Yengich was questioning FBI serologist Robert Spalding when Spalding raised questions about the credibility of a book written by authors whom Yengich intends to call as defense witnesses. Yengich became angered at the comments, and the judge said the attorney's actions were "uncalled for."
Prosecutor Kent Morgan accused Yengich of badgering the witness and using a "menacing tone of voice." Yengich asked that Spalding be instructed to only answer his questions and not expound and overstate his answers.
Yengich also argued that the judge made comments whenever he favored motions raised by the prosecution but didn't comment when sustaining defense motions. "I think if there's commentaries it should go both ways," he said.
Frederick said if Yengich wanted more comments from him about sustained objections, he could ask for them. Most of the exchange between the judge and attorneys was made outside the presence of the jury.
The jury was dismissed and the trial postponed early Tuesday afternoon after one of the jurors suffered an allergic reaction to a bee sting during the lunch hour and reported she could not return until Wednesday morning.
Earlier Tuesday, Spalding testified that he believed investigators properly handled the jacket that Sam Kastanis was wearing the morning his family was killed. The day before, however, he agreed with Yengich that the jacket may have been mishandled.
Yengich said police officers often folded the jacket and implied that that could cause any wet blood still on it to transfer to another part of the jacket and cause more stains.

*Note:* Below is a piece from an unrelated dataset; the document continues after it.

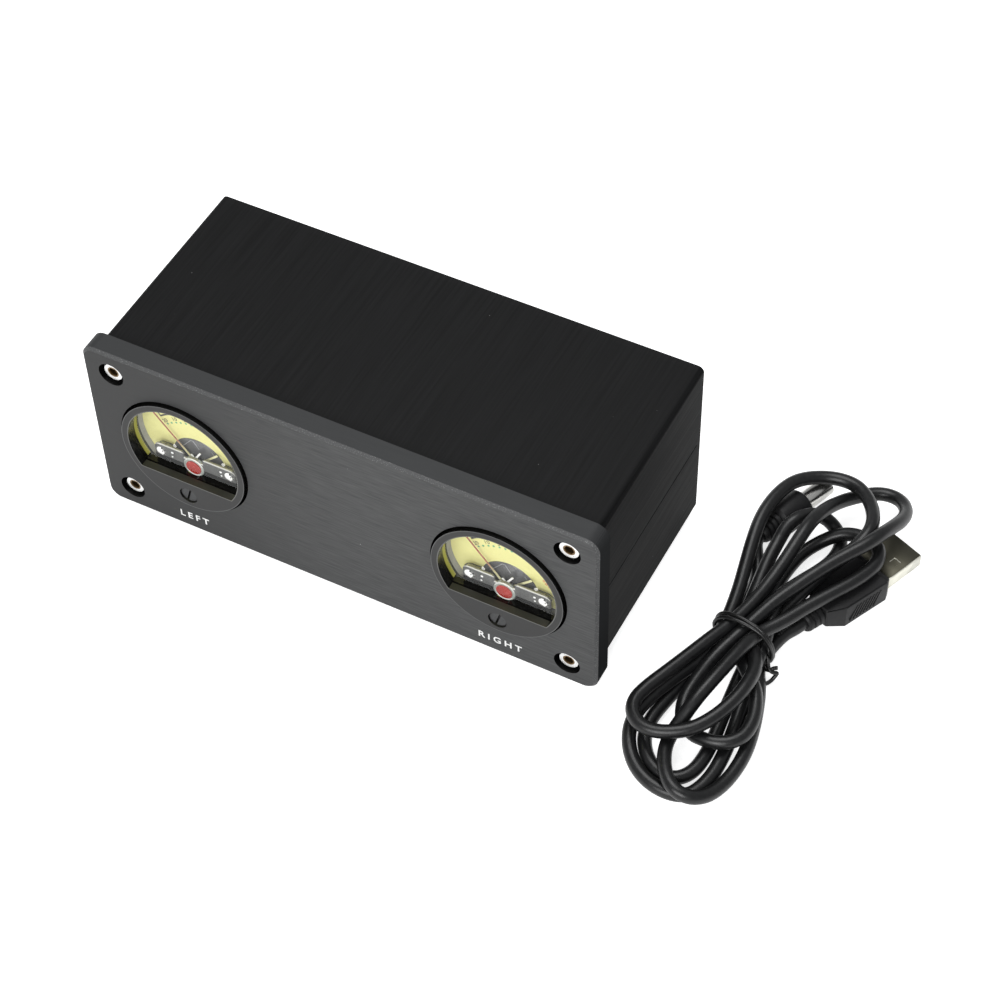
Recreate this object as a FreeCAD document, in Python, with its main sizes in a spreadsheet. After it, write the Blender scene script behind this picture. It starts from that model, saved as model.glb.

The defense attorney also asked state criminalist Pilar Shortsleeve to show the jury the inside of a paper bag that police had used to store the bloodied nightshirt of Christine Kastanis, 6. The blood from her nightshirt - apparently still wet - transferred onto the paper bag.
Shortsleeve said it is possible that such blood transfers could change the shape of blood stains but later said there was no evidence the jacket had any wet blood. The inside of the bag it was kept in had no blood stains.
Spalding also said Tuesday that he saw no "mirror images" on the jacket that would indicate blood had been transferred by someone folding it.
Yengich also asked Shortsleeve why she did not analyze fingernail scrapings from any of the children or Margaret Kastanis, even though the scrapings were collected. "Did you turn your back on the evidence and put blinders on? Is that a part of the procedure?" he asked.
"No," Shortsleeve replied.
An analysis was performed on fingernail scrapings from Sam Kastanis, but the results were inconclusive. No other scrapings tests were requested, she said.